The output visualization will be saved in the figures/pilot_data directory as Pilot_Data_UMAP_Labeled_by_Disease.png.

Pilot_Data_UMAP_Labeled_by_Disease.png uses the same legend colors as Pilot_Data_UMAP_Labeled_by_Library_Prep_Method.png for different values, which can be confusing.

To fix this, we can plot the disease type figure again using a custom color map.

python scripts/plot_data.py --config configs/plot_data/pilot_data/pilot_disease_cusom_colors.json

The output visualization will be saved in the figures/pilot_data directory as Pilot_Data_UMAP_Custom_Colormap_by_Disease.png.

Advanced Features

List Samples to Include in UMAP Analysis

You can hand select the samples to include in the UMAP analysis when running the process_data.py script. The following example selects 10 glioma and 10 synovial sarcoma samples from the two input compendia. The list of sample ids are provided to the process_data.py script through a .tsv file refrerenced in the configuration file.

python scripts/process_data.py --config configs/process_data/pilot_data/10_glioma_10_synovial_sarcoma.json --data-dir pilot_data

The output processed data with UMAP results for the selected samples will be saved in the processed/pilot_data_glioma_ss directory as merged_compendia.hd5ad.

To visualize the UMAP results for this subset of samples, run the following commands:

python scripts/plot_data.py --config configs/plot_data/pilot_data_glioma_ss/compendia_type.json
python scripts/plot_data.py --config configs/plot_data/pilot_data_glioma_ss/disease.json

The output visualizations will be saved in the figures/pilot_data_glioma_ss directory.

Metadata Count-matched Subsampling

Sometimes one compendia may have significantly more samples than another compendia. In such cases, it is desirable to match the sample counts coming from each compendia based on a specific metadata. For example, if one compendia has more samples for disease types than another compendia, we may want to subsample the larger compendia to match the counts of each disease type in the smaller compendia.

The matched_subsampling.py script performs count-matched subsampling based on a specified metadata column across multiple compendia and returns a list of sample IDs to include in the analysis. The output sample list can then be provided to the process_data.py script to generate UMAP results for the count-matched subsampled data.

The following example performs count-matched subsampling based on the disease metadata column when merging two input compendia.

python scripts/matched_subsampling.py --config configs/matched_subsampling/pilot_data/disease.json --data-dir pilot_data

The output sample list will be saved in the matched_subsamples/pilot_data_disease_matched directory as subset_samples.tsv.

Now we can run the process_data.py script using the output sample list to generate UMAP results for the count-matched subsampled data. Remember that the sample list is referenced in the configuration file.

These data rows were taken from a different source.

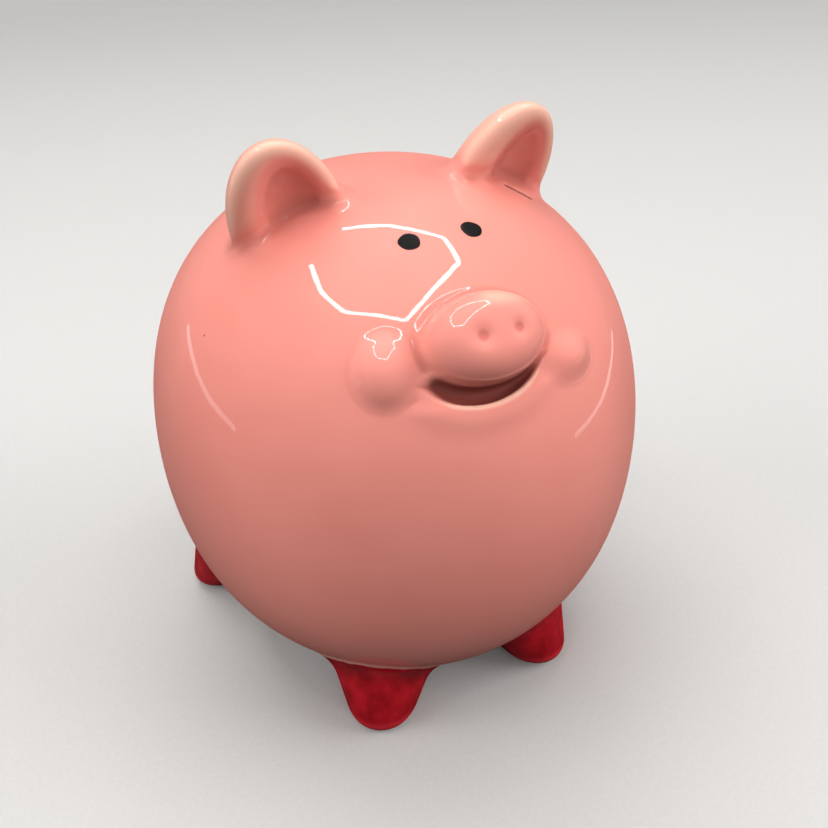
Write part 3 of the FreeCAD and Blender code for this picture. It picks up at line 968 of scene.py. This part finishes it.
def rubber(p):
    """The stopper: flange, ribbed barrel, cup on top, and a pull bar in the grip below."""
    x, y, z = p
    low, high = node_box("stopper")
    radius = np.hypot(x, y)
    half_flange = (BELLY_Z - low[2]) / 2
    across_flange = np.abs(z - (low[2] + BELLY_Z) / 2) - half_flange
    flange = smooth_max(radius - high[0], across_flange, blend=0.9)
    over_seat = z - BELLY_Z
    barrel = HOLE_RADIUS - BARREL_CLEAR - BARREL_TAPER * np.maximum(over_seat - BARREL_TAPER_FROM, 0)
    stem = smooth_max(radius - barrel, np.maximum(z - high[2], low[2] + 1 - z), blend=1.0)
    for height in RIB_HEIGHTS:
        ridge = np.hypot(radius - HOLE_RADIUS + RIB_IN, over_seat - height) - RIB_RADIUS
        stem = smooth_min(stem, ridge, blend=0.3)
    whole = smooth_min(flange, stem, blend=0.25)
    cup = smooth_max(radius - CUP_RADIUS, high[2] - CUP_DEPTH - z, blend=1.2)
    grip = smooth_max(radius - GRIP_RADIUS, z - GRIP_TOP, blend=1.2)
    whole = smooth_max(smooth_max(whole, -cup, blend=0.7), -grip, blend=0.7)
    across_bar = np.abs(z - low[2] - BAR_HALF_HEIGHT) - BAR_HALF_HEIGHT
    bar = smooth_max(np.abs(y) - BAR_HALF_WIDTH, across_bar, blend=0.9)
    return smooth_min(whole, np.maximum(bar, radius - BAR_REACH), blend=0.6)


def build_stopper(material):
    """The moulded stopper."""
    low, high = node_box("stopper")
    piece = plain_piece("stopper_moulded", rubber, around(low, high, 0.4, margin=0.9))
    show(piece, "stopper", material)


# ------------------------------------------------------------------------ stage

FLOOR_SIZE = 8  # metres
FLOOR_SEEN = (0.46, 0.456, 0.448), (0.52, 0.516, 0.508)  # the two shades of its grain
FLOOR_IN_LIGHT, FLOOR_IN_GLAZE = (0.03, 0.028, 0.026), (0.06, 0.058, 0.055)
FLOOR_FADE = 0.7, 2.0  # from here to here the floor turns into the backdrop


def floor():
    """A pale floor that lights the bank only a little, and that can be seen through from below."""
    bpy.ops.mesh.primitive_plane_add(size=FLOOR_SIZE)
    plane = bpy.context.object
    plane.name = "floor"
    nodes = new_material("floor")
    rays = nodes.node("ShaderNodeLightPath").outputs
    seen = nodes.mix(nodes.noise(1.2, 3), *FLOOR_SEEN)
    unseen = nodes.mix(rays["Is Glossy Ray"], FLOOR_IN_LIGHT, FLOOR_IN_GLAZE)
    colour = nodes.mix(rays["Is Camera Ray"], unseen, seen)
    nodes.set(Base_Color=colour, Roughness=0.75, Specular_IOR_Level=0.0)
    away = nodes.node("ShaderNodeVectorMath", operation="LENGTH")
    nodes.link(nodes.place(), away.inputs[0])
    far = nodes.between(away.outputs["Value"], *FLOOR_FADE)
    below = nodes.node("ShaderNodeNewGeometry").outputs["Backfacing"]
    surface = nodes.node("ShaderNodeMixShader")
    nodes.link(nodes.math("MAXIMUM", below, far), surface.inputs[0])
    nodes.link(nodes.shader.outputs[0], surface.inputs[1])
    nodes.link(nodes.node("ShaderNodeBsdfTransparent").outputs[0], surface.inputs[2])
    nodes.link(surface.outputs[0], nodes.tree.nodes["Material Output"].inputs["Surface"])
    nodes.use_on(plane)


WALL_COLOUR = (1.0, 0.985, 0.96, 1)
SIDE_LIGHT, TOP_LIGHT, TOP_FROM = 0.1, 0.48, 0.5  # straight up and down is 1, level is 0
GLAZE_LIGHT, BACKDROP_LIGHT = 0.15, 0.62


def studio_walls():
    """Even light from all round, which the glaze reflects only dimly."""
    world = bpy.data.worlds.new("studio")
    nodes = Nodes(world, "Background")
    rays = nodes.node("ShaderNodeLightPath").outputs
    direction = nodes.node("ShaderNodeTexCoord").outputs["Generated"]
    steep = nodes.math("ABSOLUTE", nodes.upward(direction))
    strength = nodes.ramp(steep, 0.0, TOP_FROM, SIDE_LIGHT, TOP_LIGHT)
    strength = nodes.choose(rays["Is Glossy Ray"], strength, GLAZE_LIGHT)
    strength = nodes.choose(rays["Is Camera Ray"], strength, BACKDROP_LIGHT)
    nodes.set(Color=WALL_COLOUR, Strength=strength)
    bpy.context.scene.world = world


LIT_PLACE = Vector((0, 0, 0.07))  # every lamp faces this place on the body's axis
SOFT_LAMPS = {
    "overhead": ((0.0, 0.6, 1.4), (1.2, 1.2), 11.5),
    "front_wall": ((-0.3, -1.5, 1.1), (1.4, 1.0), 8.6),
    "left_wall": ((-1.6, 0.2, 0.85), (1.4, 1.0), 17.5),
    "right_wall": ((1.5, -0.7, 0.8), (1.4, 1.0), 26.0),
}  # place, size and watts
HOOP_CORNERS = (
    (-0.06, 0.33),
    (0.09, 0.25),
    (0.225, 0.13),
    (0.225, -0.01),
    (0.05, -0.16),
    (-0.07, -0.24),
    (-0.25, -0.09),
    (-0.26, 0.06),
    (-0.19, 0.26),
)
HOOP_HEIGHT, HOOP_WIDTH, HOOP_RADIANCE = 0.6, 0.018, 16.0
EDGE_STRIPS = {
    "left_edge": ((-0.53, 0.63, 0.134), (-0.84, 0.105, 0.016), 0.03),
    "right_edge": ((0.51, 0.094, 0.024), (0.325, -0.24, 0.006), 0.012),
}  # start, end and width
EDGE_RADIANCE = 1.6


def add_lamp(name, size, watts, place, turn):
    """A rectangular lamp that is not seen itself."""
    data = bpy.data.lights.new(name, "AREA")
    data.shape = "RECTANGLE"
    data.size, data.size_y = size
    data.energy = watts
    lamp = bpy.data.objects.new(name, data)
    lamp.matrix_world = FROM_AXIS @ Matrix.Translation(place) @ turn
    lamp.visible_camera = False
    bpy.context.scene.collection.objects.link(lamp)
    return lamp


def soft_lamp(name, place, size, watts):
    """A wide lamp that doesn't show in the glaze."""
    place = Vector(place)
    turn = (LIT_PLACE - place).to_track_quat("-Z", "Y").to_matrix().to_4x4()
    add_lamp(name, size, watts, place, turn).visible_glossy = False


def strip_lamp(name, start, end, width, radiance):
    """A thin lamp from start to end that shows as a line in the glaze."""
    start, end = Vector(start), Vector(end)
    middle = (start + end) / 2
    length = (end - start).length
    along = (end - start).normalized()
    back = (middle - LIT_PLACE).normalized()
    side = back.cross(along).normalized()
    turn = Matrix((along, side, along.cross(side))).transposed().to_4x4()
    watts = radiance * length * width * math.pi
    return add_lamp(name, (length, width), watts, middle, turn)


def lights():
    """Soft light, with a hoop of strips that the glaze reflects as an outline."""
    studio_walls()
    for name, (place, size, watts) in SOFT_LAMPS.items():
        soft_lamp(name, place, size, watts)
    for at, corner in enumerate(HOOP_CORNERS):
        start = (*corner, HOOP_HEIGHT)
        end = (*HOOP_CORNERS[(at + 1) % len(HOOP_CORNERS)], HOOP_HEIGHT)
        strip_lamp(f"hoop_{at}", start, end, HOOP_WIDTH, HOOP_RADIANCE)
    for name, (start, end, width) in EDGE_STRIPS.items():
        strip_lamp(name, start, end, width, EDGE_RADIANCE).visible_diffuse = False


CAMERA_AZIMUTH, CAMERA_ELEVATION = -22.14, 32.52  # degrees
CAMERA_DISTANCE = 0.2464
CAMERA_TARGET = Vector((0, 0, 0.06875))
CAMERA_TURNS = {"Y": -1.25, "X": -0.38, "Z": -2.64}  # yaw, pitch, roll, in degrees
LENS, SENSOR = 39.13, 36.0


def camera():
    """The camera, close by and above, a little to the pig's right."""
    data = bpy.data.cameras.new("camera")
    data.lens, data.sensor_width = LENS, SENSOR
    made = bpy.data.objects.new("camera", data)
    bpy.context.scene.collection.objects.link(made)
    a, e = math.radians(CAMERA_AZIMUTH), math.radians(CAMERA_ELEVATION)
    back = Vector((math.sin(a) * math.cos(e), -math.cos(a) * math.cos(e), math.sin(e)))
    right = Vector((math.cos(a), math.sin(a), 0))
    aim = Matrix((right, back.cross(right), back)).transposed()
    for axis, degrees in CAMERA_TURNS.items():
        aim = aim @ Matrix.Rotation(math.radians(degrees), 3, axis)
    away = Matrix.Translation(CAMERA_TARGET + back * CAMERA_DISTANCE)
    made.matrix_world = FROM_AXIS @ away @ aim.to_4x4()
    bpy.context.scene.camera = made


bpy.context.scene.view_settings.view_transform = "Standard"
pink = pink_glaze()
build_body(pink)
build_ears(pink)
build_tail(pink)
build_feet(red_glaze())
build_eyes(black_enamel())
build_stopper(stopper_rubber())
floor()
lights()
camera()
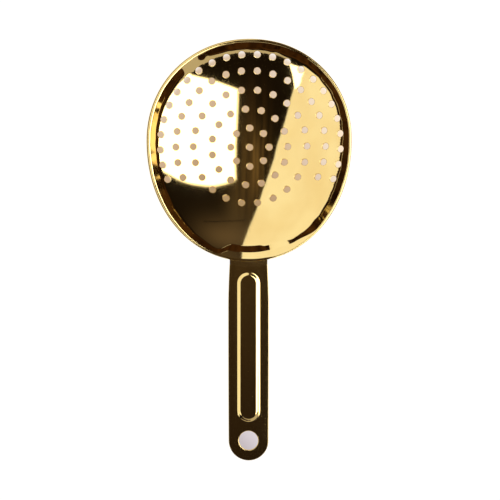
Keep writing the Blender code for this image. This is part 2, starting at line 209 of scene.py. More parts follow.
# ---- rim band -------------------------------------------------------------------
# The band's section runs: lip, flange, ramp, wall, knuckle, cap. "inward" is the
# distance in from the rim edge; a slope is positive where the face drops inwards.
# Each key below is (x across the neck, value). Away from the neck the first value
# holds for -X and the last for +X. Lengths in mm, angles in degrees.
FLANGE_END = ((-30, 0.75), (-12.5, 0.5), (-7.2, 0.6), (5.7, 0.6), (11.0, 0.3),
              (15.0, 0.3), (24.0, 0.5), (32.0, 0.75))
RAMP_ANGLE = ((-26, 22), (-7.2, 23), (5.6, 23), (10.2, 27), (14.0, 27), (28, 25))
RAMP_RUN = ((-26, 0), (-12.5, 0.0), (-7.4, 2.25), (5.6, 2.25), (10.2, 2.5), (13.0, 2.35),
            (19.0, 1.6), (27.0, 0.0), (30.0, 0.0))
BAND_END = ((-30, 4.45), (-20, 3.5), (-13, 2.7), (-7.2, 6.0), (5.0, 6.1), (10.1, 6.1),
            (12.5, 6.0), (19.0, 5.0), (24.0, 4.7), (30, 4.45))
KNUCKLE = ((-30, 5.3), (-20, 3.2), (-13, 1.6), (-7.2, 1.3), (4.6, 1.3), (7.0, 5.0),
           (10.8, 5.0), (14, 5.0), (18, 7.0), (22, 7.0), (28, 5.3))
LIP_SLOPE = ((-26, 48), (-12.5, 30), (-8.6, 28), (-7.2, 1), (7.2, 1), (8.6, 8),
             (20.0, 20), (30.0, 48))
EDGE_ROUND = ((-26, 0.40), (-8.6, 0.26), (-7.2, 0.06), (7.2, 0.06), (8.6, 0.15),
              (28.0, 0.40))

NECK_REACH_X = 30  # the keys are read at x itself up to here
FAR_X = 40.0  # place used everywhere else, which takes an end value
# change of each size away from the neck, per cosine of the direction: (-X, +X)
FLANGE_BY_SIDE = (-0.3, -0.25)
BAND_BY_SIDE = (-0.2, -0.4)
KNUCKLE_BY_SIDE = (-0.5, 2.2)
# hand finishing leaves the band a little uneven: (size, waves round the rim, phase)
UNEVEN_WAVES = ((0.40, 9, 0.7), (0.35, 17, 2.1), (0.35, 29, 0.3), (0.30, 43, 1.1), (0.22, 61, 2.6))
FLANGE_UNEVEN = 0.05
BAND_UNEVEN = 0.22
BAND_CALM = 0.6  # share of the unevenness lost towards -X
BAND_RIPPLE = (0.4, 37, 1.9)  # one more wave, for the band's end only
# the flange's outward lean in degrees: everywhere, more towards -X, more towards +Y
LEAN = 1.0
LEAN_SIDE = 6.0
LEAN_SIDE_TURN = 0.3
LEAN_TOP = 1.5
LEAN_START_X, LEAN_FADE = 12, 8  # no lean nearer the centre line, then easing in
# no knuckle more than fits between the curl and the band's end on the -X side
KNUCKLE_LIMIT_X = -12
KNUCKLE_CLEARANCE = 0.7
KNUCKLE_PER_ROOM = 2.17
WALL_SLOPES = (26.5, 54.0)  # range searched for the wall's slope, in degrees
WALL_RUN_MAX = 9.0
CAP_SLOPE_GUESS = 24.0
CAP_PROBE = 0.05
KNUCKLE_STEPS = 16


def keyed(x, keys):
    """Smooth curve through (place, value) keys."""
    places = np.array([k[0] for k in keys], float)
    values = np.array([k[1] for k in keys], float)
    i = np.clip(np.searchsorted(places, x) - 1, 0, len(places) - 2)
    share = np.clip((x - places[i]) / (places[i + 1] - places[i]), 0.0, 1.0)
    share = share * share * (3 - 2 * share)
    return values[i] + (values[i + 1] - values[i]) * share


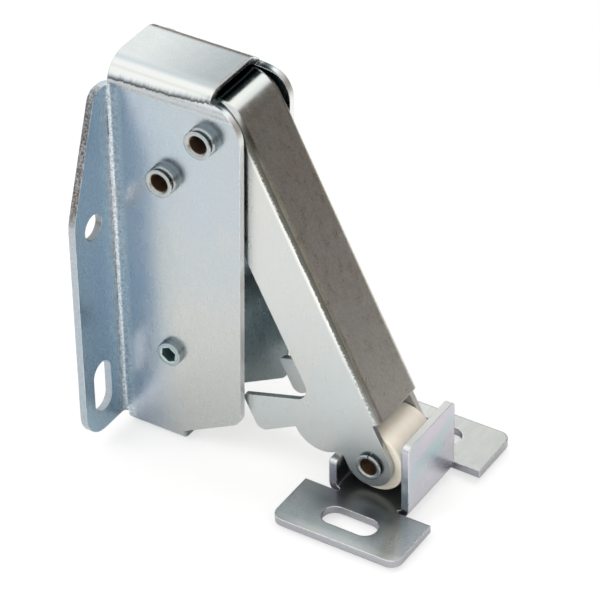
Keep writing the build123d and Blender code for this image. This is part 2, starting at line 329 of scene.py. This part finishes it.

python scripts/process_data.py --config configs/process_data/pilot_data/disease_matched.json --data-dir pilot_data

The output processed data with UMAP results for the count-matched subsampled disease data will be saved in the processed/pilot_data_disease_matched directory as merged_compendia.hd5ad.

To visualize the UMAP results for this count-matched subsampled data, run the following commands:

python scripts/plot_data.py --config configs/plot_data/pilot_data_disease_matched/compendia_type.json
python scripts/plot_data.py --config configs/plot_data/pilot_data_disease_matched/disease.json

View the output visualizations in the figures/pilot_data_disease_matched directory.